■ **TASK INSTRUCTIONS**
Each line of the material below that holds the word "update" needs to be copied.

■ **COLLECTED MATERIAL**
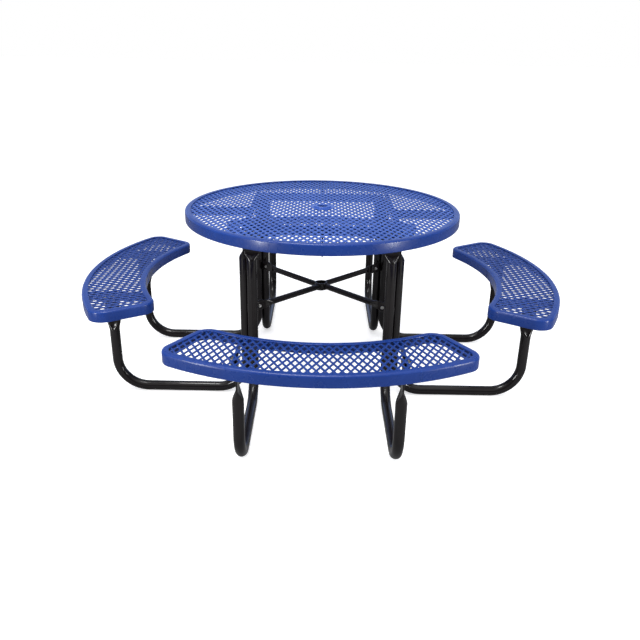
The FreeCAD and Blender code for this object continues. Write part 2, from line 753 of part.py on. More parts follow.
def make_washer(name, shank):
    """Plain washer that starts at z = 0 and stands along +z."""
    blank = doc.addObject("Part::Cylinder", f"{name}_blank")
    bind(blank, Radius=f"{shank} * 2", Height=f"{shank} * 0.3")
    tool = doc.addObject("Part::Cylinder", f"{name}_hole")
    bind(tool, Radius=f"{shank} + 0.25", Height=f"{shank} * 0.3")
    cut = doc.addObject("Part::Cut", name)
    cut.Base = blank
    cut.Tool = tool
    return cut


def copies(master, label, placements):
    """One node that holds a copy of the master at every placement, as separate solids."""
    links = []
    for index, placement in enumerate(placements):
        instance = doc.addObject("Part::Compound", f"{label}_{index}")
        instance.Links = [master]
        instance.Placement = placement
        links.append(instance)
    if len(links) == 1:
        return keep(links[0], label)
    group = doc.addObject("Part::Compound", label)
    group.Links = links
    return keep(group, label)


def aimed(point, direction):
    """A placement that carries the z axis onto a direction at a point."""
    return Placement(point, Rotation(Z_AXIS, direction))


# -------------------------------------------------------------------------- assembly

make_top_rim()
make_top_mesh()
make_umbrella_plate()

seat_rim = make_seat_rim()
seat_mesh = make_seat_mesh()
square_bar = make_square_bar()
radial_bar = make_radial_bar()
seat_bars = {name: make_seat_bar(side) for name, side in SIDES.items()}
tube = make_tube()
arm = make_arm()
tab = make_tab()
make_hub()

for seat, angle in QUARTERS.items():
    turn = quarter(angle)
    copies(square_bar, f"top_square_bar_{seat}", [turn])
    copies(radial_bar, f"top_radial_bar_{seat}", [turn])
    copies(seat_rim, f"seat_rim_{seat}", [turn])
    copies(seat_mesh, f"seat_mesh_{seat}", [turn])
    for name, side in SIDES.items():
        copies(seat_bars[name], f"seat_bar_{seat}_{name}", [turn])
        foot = Vector(side * size("tube_side"), -size("leg_radial"), 0)
        stand = Placement(foot, Rotation(Z_AXIS, -90))
        copies(tube, f"frame_tube_{seat}_{name}", [turn.multiply(stand)])

for seat, angle in QUARTERS.items():
    diagonal = Rotation(Z_AXIS, angle - 45)
    height = Vector(0, 0, size("brace_height"))
    corner = {"front": "front_right", "right": "rear_right", "rear": "rear_left", "left": "front_left"}[seat]
    copies(tab, f"leg_tab_{corner}", [Placement(height, diagonal)])
    beside = (size("arm_flat_thickness") + size("tab_thickness")) / 2
    aside = diagonal.multVec(Vector(0, beside, 0))
    copies(arm, f"brace_arm_{corner}", [Placement(height + aside, diagonal)])

frame_grip = "dims.flat_thickness + dims.bar_thickness + dims.frame_bolt * 3"
brace_grip = "dims.arm_flat_thickness + dims.tab_thickness + dims.brace_bolt * 3"
frame_bolt = make_bolt("frame_bolt_master", "dims.frame_bolt", frame_grip)
frame_nut = make_nut("frame_nut_master", "dims.frame_bolt")
frame_washer = make_washer("frame_washer_master", "dims.frame_bolt")
brace_bolt = make_bolt("brace_bolt_master", "dims.brace_bolt", brace_grip)
brace_nut = make_nut("brace_nut_master", "dims.brace_bolt")
doc.recompute()

washer_gap = size("frame_bolt") * 0.3
leg_places = {"bolt": [], "washer": [], "nut": []}
seat_places = {"bolt": [], "washer": [], "nut": []}
brace_places = {"bolt": [], "nut": []}
for angle in QUARTERS.values():
    turn = quarter(angle)
    for side in SIDES.values():
        for shift in (-size("frame_bolt_spacing") / 2, size("frame_bolt_spacing") / 2):
            outer_face = -size("leg_radial") - size("flat_thickness") / 2
            inner_face = -size("square_half") + size("bar_thickness") / 2
            x = side * size("tube_side") + shift
            z = UNDER_TOP_Z - size("bar_depth") / 2
            for kind, y, way in (("bolt", outer_face, -1), ("washer", inner_face, 1),
                                 ("nut", inner_face + washer_gap, 1)):
                spot = aimed(Vector(x, y, z), Vector(0, way, 0))
                leg_places[kind].append(turn.multiply(spot))
            tube_face = side * (size("tube_side") - size("flat_thickness") / 2)
            bar_face = side * (size("tube_side") + size("flat_thickness") / 2 + size("bar_thickness"))
            y = -size("seat_radial") + shift
            z = UNDER_SEAT_Z - size("bar_depth") / 2
            for kind, x, way in (("bolt", tube_face, -side), ("washer", bar_face, side),
                                 ("nut", bar_face + side * washer_gap, side)):
                spot = aimed(Vector(x, y, z), Vector(way, 0, 0))
                seat_places[kind].append(turn.multiply(spot))
    diagonal = Placement(Vector(0, 0, size("brace_height")), Rotation(Z_AXIS, angle - 45))
    arm_face = size("tab_thickness") / 2 + size("arm_flat_thickness")
    tab_face = -size("tab_thickness") / 2
    head = aimed(Vector(size("brace_bolt_radial"), arm_face, 0), Vector(0, 1, 0))
    nut = aimed(Vector(size("brace_bolt_radial"), tab_face, 0), Vector(0, -1, 0))
    brace_places["bolt"].append(diagonal.multiply(head))
    brace_places["nut"].append(diagonal.multiply(nut))

copies(frame_bolt, "leg_top_bolts", leg_places["bolt"])
copies(frame_washer, "leg_top_washers", leg_places["washer"])
copies(frame_nut, "leg_top_nuts", leg_places["nut"])
copies(frame_bolt, "seat_bolts", seat_places["bolt"])
copies(frame_washer, "seat_washers", seat_places["washer"])
copies(frame_nut, "seat_nuts", seat_places["nut"])
copies(brace_bolt, "brace_bolts", brace_places["bolt"])
copies(brace_nut, "brace_nuts", brace_places["nut"])
doc.recompute()

# ---------------------------------------------------------------------- check, write

for item in doc.Objects:
    if "Invalid" in item.State or "Error" in item.State:
        raise RuntimeError(f"{item.Name} failed: {item.State}")
os.makedirs("parts", exist_ok=True)
for item in parts:
    if item.Shape.isNull() or not item.Shape.isValid():
        raise RuntimeError(f"{item.Label} has a bad shape")
    item.Shape.exportStep(f"parts/{item.Label}.step")
print(f"{len(parts)} sub-parts written")
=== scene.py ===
"""Round four-seat picnic table: the visual model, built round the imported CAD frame.

Metres, +Z up, origin on the ground under the middle of the top. The seats face the middle
from -Y (front), +X (right), +Y (rear) and -X (left). A piece that repeats at every seat is
drawn once for the front seat and turned by quarter turns.
"""
import math
import bmesh
import bpy
import numpy as np
from mathutils import Matrix, Vector


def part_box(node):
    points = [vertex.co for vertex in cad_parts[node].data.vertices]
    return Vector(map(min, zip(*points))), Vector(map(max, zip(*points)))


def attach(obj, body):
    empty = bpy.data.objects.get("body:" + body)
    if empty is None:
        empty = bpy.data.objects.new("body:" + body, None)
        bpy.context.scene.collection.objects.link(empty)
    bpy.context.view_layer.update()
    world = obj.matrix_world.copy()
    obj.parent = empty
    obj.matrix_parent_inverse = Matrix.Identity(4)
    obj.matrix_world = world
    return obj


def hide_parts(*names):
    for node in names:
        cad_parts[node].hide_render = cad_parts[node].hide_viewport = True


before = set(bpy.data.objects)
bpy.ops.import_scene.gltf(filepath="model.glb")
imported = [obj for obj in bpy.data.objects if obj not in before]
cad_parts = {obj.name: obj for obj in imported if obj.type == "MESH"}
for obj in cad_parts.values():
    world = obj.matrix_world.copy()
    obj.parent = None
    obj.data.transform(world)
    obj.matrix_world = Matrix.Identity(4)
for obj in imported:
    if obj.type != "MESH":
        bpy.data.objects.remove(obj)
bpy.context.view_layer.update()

MM = 0.001
# quarter turns from the front seat, and from the front right pair of legs
QUARTERS = {"front": 0, "right": 1, "rear": 2, "left": 3}
CORNERS = {"front_right": 0, "rear_right": 1, "rear_left": 2, "front_left": 3}
SIDES = {"a": -1, "b": 1}


# ------------------------------------------------------------- places, read off the frame

def span(node):
    """The node's box as two plain arrays."""
    low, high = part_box(node)
    return np.array(low), np.array(high)


rim_low, rim_high = span("top_rim")
panel_low, panel_high = span("top_mesh")
plate_low, plate_high = span("umbrella_plate")
seat_rim_low, seat_rim_high = span("seat_rim_front")
seat_panel_low, seat_panel_high = span("seat_mesh_front")
square_low, square_high = span("top_square_bar_front")
radial_low, radial_high = span("top_radial_bar_front")
seat_bar_low, seat_bar_high = span("seat_bar_front_b")
tube_low, tube_high = span("frame_tube_front_b")
hub_low, hub_high = span("brace_hub_ring")

TOP_RADIUS = -rim_low[1]
TOP_Z = rim_high[2]
RIM_DEPTH = TOP_Z - rim_low[2]
RIM_WALL = TOP_RADIUS - panel_high[0]
LIP = 24 * MM
LIP_THICK = TOP_Z - panel_high[2]
PANEL_MID = (panel_low[2] + panel_high[2]) / 2
PANEL_HALF = (panel_high[2] - panel_low[2]) / 2

SEAT_OUTER = -seat_rim_low[1]
SEAT_INNER = 763 * MM
SEAT_HALF_ANGLE = math.radians(33.0)
SEAT_CORNER = 60 * MM
SEAT_Z = seat_rim_high[2]
SEAT_PANEL_MID = (seat_panel_low[2] + seat_panel_high[2]) / 2

TUBE_SIDE = (tube_low[0] + tube_high[0]) / 2
TUBE_R = 20.65 * MM
BEND_R = 125 * MM
FLAT_W = tube_high[0] - tube_low[0]
LEG_RADIAL = TUBE_R - tube_high[1]
SEAT_RADIAL = -tube_low[1] - FLAT_W / 2
LEG_ROUND_TOP = 606 * MM
LEG_FLAT = 641 * MM
SUPPORT_ROUND_TOP = 280 * MM
SUPPORT_FLAT = 332 * MM
LEG_TOP = tube_high[2]
SUPPORT_TOP = 450 * MM
FLAT_T = 6 * MM
# a squashed end narrows slightly over its last stretch
END_BEVEL = 0.8 * MM

BAR_T = square_high[1] - square_low[1]
SQUARE_HALF = -(square_low[1] + square_high[1]) / 2
# bolts by their shank's radius
FRAME_BOLT = 5 * MM
FRAME_SPACING = 34 * MM
FRAME_BOLT_LONG = 27 * MM
LEG_BOLT_Z = (square_low[2] + square_high[2]) / 2
SEAT_BOLT_Z = (seat_bar_low[2] + seat_bar_high[2]) / 2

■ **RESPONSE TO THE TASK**
    bpy.context.view_layer.update()
bpy.context.view_layer.update()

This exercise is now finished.